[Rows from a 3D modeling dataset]
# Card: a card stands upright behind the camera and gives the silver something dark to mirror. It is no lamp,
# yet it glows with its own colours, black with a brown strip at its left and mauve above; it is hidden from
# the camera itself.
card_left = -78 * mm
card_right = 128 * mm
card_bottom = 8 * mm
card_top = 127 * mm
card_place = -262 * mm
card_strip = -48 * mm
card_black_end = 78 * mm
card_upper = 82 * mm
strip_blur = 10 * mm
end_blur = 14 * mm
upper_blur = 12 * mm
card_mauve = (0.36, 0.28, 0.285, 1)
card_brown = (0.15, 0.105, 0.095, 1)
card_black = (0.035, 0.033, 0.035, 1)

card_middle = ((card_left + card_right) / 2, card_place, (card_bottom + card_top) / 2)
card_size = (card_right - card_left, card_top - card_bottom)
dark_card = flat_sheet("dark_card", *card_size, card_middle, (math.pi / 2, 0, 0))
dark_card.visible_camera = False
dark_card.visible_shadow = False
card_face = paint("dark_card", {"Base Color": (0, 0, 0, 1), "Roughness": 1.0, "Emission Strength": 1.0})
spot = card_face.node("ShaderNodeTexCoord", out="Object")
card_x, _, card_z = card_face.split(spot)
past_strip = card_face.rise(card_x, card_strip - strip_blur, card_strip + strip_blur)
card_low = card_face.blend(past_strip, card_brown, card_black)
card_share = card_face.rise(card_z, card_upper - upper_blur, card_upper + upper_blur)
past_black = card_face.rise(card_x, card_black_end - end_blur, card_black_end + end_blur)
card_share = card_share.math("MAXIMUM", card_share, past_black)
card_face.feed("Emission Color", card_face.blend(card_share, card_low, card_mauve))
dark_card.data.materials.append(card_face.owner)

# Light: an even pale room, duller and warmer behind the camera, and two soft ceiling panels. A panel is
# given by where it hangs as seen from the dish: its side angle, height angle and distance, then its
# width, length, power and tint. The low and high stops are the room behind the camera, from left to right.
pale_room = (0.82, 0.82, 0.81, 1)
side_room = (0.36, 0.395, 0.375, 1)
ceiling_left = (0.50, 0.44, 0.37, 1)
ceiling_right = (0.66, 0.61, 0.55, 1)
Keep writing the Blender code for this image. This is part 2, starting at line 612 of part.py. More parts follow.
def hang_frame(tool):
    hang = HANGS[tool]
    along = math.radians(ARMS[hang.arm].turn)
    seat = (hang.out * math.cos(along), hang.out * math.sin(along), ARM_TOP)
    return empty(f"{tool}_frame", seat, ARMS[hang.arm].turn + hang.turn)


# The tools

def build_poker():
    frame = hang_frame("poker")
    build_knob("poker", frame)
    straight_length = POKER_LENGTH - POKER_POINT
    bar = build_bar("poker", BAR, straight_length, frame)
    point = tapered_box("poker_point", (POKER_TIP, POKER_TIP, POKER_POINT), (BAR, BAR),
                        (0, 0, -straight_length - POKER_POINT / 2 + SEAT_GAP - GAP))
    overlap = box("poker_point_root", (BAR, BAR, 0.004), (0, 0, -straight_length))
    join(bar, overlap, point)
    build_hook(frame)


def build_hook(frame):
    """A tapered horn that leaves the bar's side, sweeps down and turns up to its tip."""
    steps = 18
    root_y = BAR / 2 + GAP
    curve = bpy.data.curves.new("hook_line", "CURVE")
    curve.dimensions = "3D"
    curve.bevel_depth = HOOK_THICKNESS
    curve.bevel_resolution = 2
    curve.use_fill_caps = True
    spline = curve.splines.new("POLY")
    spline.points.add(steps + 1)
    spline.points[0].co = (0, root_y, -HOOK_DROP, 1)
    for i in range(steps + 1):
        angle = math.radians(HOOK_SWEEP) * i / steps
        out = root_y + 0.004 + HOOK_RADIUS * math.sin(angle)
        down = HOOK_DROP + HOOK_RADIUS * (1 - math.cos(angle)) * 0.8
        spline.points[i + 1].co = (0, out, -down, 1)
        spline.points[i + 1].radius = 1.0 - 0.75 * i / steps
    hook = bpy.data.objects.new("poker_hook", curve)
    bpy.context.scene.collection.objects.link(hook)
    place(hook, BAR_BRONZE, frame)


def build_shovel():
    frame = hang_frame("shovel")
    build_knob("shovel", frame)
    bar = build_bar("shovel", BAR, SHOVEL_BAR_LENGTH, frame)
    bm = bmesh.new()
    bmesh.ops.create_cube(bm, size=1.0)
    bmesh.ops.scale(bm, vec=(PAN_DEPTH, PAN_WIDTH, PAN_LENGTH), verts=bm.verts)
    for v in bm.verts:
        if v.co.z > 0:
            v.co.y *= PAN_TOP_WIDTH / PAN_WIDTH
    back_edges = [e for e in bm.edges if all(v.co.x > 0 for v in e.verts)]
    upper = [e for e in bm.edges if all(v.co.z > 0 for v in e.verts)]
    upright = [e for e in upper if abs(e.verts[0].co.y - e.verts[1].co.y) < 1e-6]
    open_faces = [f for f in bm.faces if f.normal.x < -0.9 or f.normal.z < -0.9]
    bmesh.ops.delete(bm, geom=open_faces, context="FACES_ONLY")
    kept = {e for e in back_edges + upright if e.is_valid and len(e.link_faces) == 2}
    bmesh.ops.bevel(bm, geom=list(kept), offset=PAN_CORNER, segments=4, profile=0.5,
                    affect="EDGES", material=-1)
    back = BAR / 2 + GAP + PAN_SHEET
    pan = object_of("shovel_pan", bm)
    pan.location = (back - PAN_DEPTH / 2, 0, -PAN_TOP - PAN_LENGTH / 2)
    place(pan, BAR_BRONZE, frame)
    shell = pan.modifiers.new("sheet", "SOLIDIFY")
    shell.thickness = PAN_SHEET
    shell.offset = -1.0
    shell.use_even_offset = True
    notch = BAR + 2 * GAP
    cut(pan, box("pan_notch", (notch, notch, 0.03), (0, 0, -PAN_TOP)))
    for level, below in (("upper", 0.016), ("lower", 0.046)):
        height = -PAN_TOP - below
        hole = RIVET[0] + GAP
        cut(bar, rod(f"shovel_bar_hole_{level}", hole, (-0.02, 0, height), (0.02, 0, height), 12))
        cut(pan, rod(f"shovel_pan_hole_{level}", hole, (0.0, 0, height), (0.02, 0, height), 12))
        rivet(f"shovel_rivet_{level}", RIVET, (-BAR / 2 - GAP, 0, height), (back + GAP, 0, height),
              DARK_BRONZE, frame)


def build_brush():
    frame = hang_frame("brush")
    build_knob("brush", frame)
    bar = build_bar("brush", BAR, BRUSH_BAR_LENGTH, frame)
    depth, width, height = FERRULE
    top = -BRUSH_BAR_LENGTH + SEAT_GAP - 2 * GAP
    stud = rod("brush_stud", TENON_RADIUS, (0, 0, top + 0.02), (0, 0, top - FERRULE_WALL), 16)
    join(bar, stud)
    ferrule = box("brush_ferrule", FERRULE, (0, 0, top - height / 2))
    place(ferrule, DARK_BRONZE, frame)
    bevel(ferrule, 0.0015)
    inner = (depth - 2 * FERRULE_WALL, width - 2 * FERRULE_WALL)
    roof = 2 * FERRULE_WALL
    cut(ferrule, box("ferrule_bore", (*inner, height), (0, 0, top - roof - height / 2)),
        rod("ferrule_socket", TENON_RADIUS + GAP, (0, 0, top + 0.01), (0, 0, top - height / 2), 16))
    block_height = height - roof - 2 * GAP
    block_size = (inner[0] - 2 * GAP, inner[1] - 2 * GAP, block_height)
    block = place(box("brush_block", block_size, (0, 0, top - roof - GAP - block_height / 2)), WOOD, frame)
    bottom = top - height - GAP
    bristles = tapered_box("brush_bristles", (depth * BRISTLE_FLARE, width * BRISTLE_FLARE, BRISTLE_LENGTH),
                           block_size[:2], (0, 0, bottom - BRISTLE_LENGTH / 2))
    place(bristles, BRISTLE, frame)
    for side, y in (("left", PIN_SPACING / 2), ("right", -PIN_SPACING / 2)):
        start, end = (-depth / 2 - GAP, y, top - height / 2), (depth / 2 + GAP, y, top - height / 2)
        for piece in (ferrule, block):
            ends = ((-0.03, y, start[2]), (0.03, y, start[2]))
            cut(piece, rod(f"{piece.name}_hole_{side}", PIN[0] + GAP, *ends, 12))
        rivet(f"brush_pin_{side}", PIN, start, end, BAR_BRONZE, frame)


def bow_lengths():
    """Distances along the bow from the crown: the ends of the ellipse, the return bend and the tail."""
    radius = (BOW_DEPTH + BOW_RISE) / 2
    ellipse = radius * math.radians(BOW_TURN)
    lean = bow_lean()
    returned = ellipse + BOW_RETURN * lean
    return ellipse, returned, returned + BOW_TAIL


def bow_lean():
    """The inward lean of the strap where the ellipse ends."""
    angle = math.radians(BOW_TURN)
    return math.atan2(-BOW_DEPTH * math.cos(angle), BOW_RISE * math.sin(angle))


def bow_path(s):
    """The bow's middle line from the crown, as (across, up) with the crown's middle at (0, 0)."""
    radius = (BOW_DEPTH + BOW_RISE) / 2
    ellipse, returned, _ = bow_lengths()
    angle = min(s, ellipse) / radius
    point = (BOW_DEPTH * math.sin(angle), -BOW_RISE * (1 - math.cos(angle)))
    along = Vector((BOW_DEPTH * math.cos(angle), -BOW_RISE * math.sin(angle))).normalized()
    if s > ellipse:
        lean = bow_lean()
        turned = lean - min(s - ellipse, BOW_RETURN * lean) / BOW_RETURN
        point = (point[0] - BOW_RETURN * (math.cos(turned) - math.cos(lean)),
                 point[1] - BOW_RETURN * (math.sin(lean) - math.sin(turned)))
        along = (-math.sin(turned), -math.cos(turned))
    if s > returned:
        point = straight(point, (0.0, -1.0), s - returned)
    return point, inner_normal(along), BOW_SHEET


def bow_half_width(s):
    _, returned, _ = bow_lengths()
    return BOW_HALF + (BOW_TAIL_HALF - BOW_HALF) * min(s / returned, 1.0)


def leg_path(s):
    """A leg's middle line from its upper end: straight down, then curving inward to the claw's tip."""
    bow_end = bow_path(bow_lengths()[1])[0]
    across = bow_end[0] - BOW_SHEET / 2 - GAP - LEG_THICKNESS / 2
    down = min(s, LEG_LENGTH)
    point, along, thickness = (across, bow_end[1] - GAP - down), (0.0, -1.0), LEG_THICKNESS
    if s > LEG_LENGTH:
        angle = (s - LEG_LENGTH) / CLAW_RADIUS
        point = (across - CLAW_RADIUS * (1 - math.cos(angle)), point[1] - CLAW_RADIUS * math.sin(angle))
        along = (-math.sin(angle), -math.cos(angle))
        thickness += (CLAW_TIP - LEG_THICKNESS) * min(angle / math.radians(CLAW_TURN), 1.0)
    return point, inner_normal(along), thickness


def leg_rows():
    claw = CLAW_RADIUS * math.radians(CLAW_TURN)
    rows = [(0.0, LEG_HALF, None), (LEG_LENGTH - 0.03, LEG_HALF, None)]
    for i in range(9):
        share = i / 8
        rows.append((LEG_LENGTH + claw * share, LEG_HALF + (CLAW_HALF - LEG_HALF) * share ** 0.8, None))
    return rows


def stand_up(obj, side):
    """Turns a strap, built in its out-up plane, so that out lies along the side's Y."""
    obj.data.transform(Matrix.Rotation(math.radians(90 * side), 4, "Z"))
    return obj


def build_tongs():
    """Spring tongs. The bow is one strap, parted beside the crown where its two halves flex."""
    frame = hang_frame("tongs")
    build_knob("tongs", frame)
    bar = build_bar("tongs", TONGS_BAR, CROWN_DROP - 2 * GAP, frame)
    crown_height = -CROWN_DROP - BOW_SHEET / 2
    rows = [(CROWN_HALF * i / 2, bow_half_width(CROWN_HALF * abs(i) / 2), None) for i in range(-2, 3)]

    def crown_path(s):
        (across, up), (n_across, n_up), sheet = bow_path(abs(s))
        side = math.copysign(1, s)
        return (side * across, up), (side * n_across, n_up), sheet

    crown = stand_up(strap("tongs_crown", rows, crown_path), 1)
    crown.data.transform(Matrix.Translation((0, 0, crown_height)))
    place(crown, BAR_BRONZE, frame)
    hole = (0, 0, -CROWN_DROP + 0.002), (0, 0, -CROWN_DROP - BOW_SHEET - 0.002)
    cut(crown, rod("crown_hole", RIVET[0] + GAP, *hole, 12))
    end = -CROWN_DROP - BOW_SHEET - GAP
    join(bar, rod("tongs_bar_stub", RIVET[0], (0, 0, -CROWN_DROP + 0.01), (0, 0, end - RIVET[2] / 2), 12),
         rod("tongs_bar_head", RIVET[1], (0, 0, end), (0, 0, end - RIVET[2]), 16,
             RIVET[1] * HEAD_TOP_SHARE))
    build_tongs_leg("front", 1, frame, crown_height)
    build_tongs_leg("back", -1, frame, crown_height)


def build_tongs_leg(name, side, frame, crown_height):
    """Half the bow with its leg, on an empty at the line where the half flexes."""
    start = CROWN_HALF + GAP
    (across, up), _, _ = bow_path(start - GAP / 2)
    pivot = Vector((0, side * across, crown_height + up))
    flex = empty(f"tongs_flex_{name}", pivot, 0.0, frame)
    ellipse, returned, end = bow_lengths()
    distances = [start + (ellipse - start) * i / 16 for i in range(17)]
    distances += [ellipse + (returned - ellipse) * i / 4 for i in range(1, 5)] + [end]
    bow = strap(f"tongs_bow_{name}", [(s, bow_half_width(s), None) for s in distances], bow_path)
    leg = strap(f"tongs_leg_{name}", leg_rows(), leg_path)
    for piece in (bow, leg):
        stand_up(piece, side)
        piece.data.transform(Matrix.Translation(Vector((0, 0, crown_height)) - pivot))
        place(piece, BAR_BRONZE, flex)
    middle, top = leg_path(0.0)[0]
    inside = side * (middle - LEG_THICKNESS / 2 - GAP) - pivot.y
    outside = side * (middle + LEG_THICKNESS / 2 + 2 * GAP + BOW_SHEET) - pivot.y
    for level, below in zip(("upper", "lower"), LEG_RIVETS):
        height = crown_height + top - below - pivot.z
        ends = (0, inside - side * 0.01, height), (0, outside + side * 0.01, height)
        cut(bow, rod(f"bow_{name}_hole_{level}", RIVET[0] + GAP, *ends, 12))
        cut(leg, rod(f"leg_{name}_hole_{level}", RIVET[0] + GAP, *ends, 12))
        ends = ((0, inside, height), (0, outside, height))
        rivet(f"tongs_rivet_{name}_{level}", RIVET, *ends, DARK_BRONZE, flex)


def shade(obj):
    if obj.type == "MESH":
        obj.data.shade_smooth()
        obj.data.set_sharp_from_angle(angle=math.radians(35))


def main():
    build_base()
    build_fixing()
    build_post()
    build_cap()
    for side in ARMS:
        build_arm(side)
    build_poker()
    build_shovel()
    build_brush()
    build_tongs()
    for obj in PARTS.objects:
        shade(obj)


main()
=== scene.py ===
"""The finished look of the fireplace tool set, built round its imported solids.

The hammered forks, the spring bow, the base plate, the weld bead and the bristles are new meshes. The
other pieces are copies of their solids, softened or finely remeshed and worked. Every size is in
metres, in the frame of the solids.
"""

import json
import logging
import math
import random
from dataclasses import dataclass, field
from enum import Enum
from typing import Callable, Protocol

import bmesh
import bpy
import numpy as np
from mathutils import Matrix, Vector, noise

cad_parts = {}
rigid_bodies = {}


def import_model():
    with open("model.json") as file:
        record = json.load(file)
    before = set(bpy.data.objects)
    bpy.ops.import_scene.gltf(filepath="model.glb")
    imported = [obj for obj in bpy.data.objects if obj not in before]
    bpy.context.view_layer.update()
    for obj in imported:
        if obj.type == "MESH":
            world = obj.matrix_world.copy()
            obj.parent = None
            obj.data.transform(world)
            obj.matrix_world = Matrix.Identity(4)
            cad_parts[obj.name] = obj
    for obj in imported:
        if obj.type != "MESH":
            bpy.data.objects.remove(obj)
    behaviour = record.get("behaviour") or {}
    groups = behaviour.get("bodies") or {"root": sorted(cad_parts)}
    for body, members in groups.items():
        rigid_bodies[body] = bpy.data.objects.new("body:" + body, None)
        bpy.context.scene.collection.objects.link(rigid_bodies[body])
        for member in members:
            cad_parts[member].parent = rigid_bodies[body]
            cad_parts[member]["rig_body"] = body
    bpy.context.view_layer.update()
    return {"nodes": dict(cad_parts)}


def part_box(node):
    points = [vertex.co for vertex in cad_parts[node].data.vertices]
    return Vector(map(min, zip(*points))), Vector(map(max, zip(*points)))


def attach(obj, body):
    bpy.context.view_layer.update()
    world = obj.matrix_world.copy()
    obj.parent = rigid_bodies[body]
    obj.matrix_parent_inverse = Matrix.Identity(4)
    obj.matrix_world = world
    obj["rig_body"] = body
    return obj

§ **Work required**
From the records above, repeat exactly the lines from the one with "build_fixing()" through the one with "record = json.load(file)", both included.

§ **Task output**
    build_fixing()
    build_post()
    build_cap()
    for side in ARMS:
        build_arm(side)
    build_poker()
    build_shovel()
    build_brush()
    build_tongs()
    for obj in PARTS.objects:
        shade(obj)


main()
=== scene.py ===
"""The finished look of the fireplace tool set, built round its imported solids.

The hammered forks, the spring bow, the base plate, the weld bead and the bristles are new meshes. The
other pieces are copies of their solids, softened or finely remeshed and worked. Every size is in
metres, in the frame of the solids.
"""

import json
import logging
import math
import random
from dataclasses import dataclass, field
from enum import Enum
from typing import Callable, Protocol

import bmesh
import bpy
import numpy as np
from mathutils import Matrix, Vector, noise

cad_parts = {}
rigid_bodies = {}


def import_model():
    with open("model.json") as file:
        record = json.load(file)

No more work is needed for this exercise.